As per the title..... don't mind what colour etc, but if anyone's getting rid of some 'small' size arm warmers, that would be great.


----------



## ColinJ (8 Mar 2011)

pepecat said:


> As per the title..... don't mind what colour etc, but if anyone's getting rid of some 'small' size arm warmers, that would be great.


I have a pair somewhere that another forum member gave me but they are too small for me. I'll post them to you if you PM me your address. 

I'll pay the postage. Just do a favour for another forum member some time.


----------



## pepecat (8 Mar 2011)

Gosh, that would be fantastic - thanks. I have real skinny arms, so i hope they'll be small enough!
Have pm'd you my address.


----------



## ColinJ (8 Mar 2011)

pepecat said:


> Gosh, that would be fantastic - thanks. I have real skinny arms, so i hope they'll be small enough!
> Have pm'd you my address.


Well, they cut the blood supply off on my arms, but I'm quite big. If they are too big for you, pass them on to a more medium-sized cyclist!


----------



## JAC (14 Mar 2011)

Colin

Smashing gesture

If of any use to you I have a pair of Surgoi size large that I would be more than happy to let you have for free

Only used twice but hang off me


----------



## ColinJ (14 Mar 2011)

JAC said:


> Colin
> 
> Smashing gesture
> 
> ...



And very nice of you too! 

In fact - it turned out that pepecat has tiny arms and my spare arm warmers are a Medium size so they were too big for her and I still have them.

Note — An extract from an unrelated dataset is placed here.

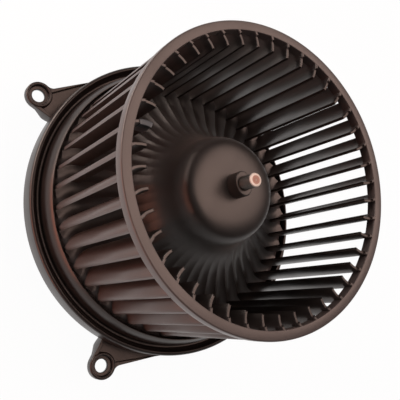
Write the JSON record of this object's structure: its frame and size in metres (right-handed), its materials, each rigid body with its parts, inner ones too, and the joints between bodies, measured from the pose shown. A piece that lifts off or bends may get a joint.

Why don't you pop over for one of the local forum rides some time and perhaps we could do a swap - my M for your L? This Sunday's Waddington ride for example?  

I have another pair that I use but they don't have grippers so they tend to slide down unless I wear them on top of several layers.


----------



## JAC (14 Mar 2011)

Colin

Would love to join you guys on the ride but committed for the next 4 or 5 Sundays 

But will aim to make one in this Summer 

Cheers


----------



## ColinJ (14 Mar 2011)

JAC said:


> Colin
> 
> Would love to join you guys on the ride but committed for the next 4 or 5 Sundays
> 
> ...


If it turns out to be 4 busy Sundays rather than 5, then _Spring Into The Dales_ on the 5th Sunday (April 17th) is a local audax ride that I'd highly recommend! We usually have a good CycleChat turn-out for that with a faster group and a slower group, the latter featuring yours truly!


----------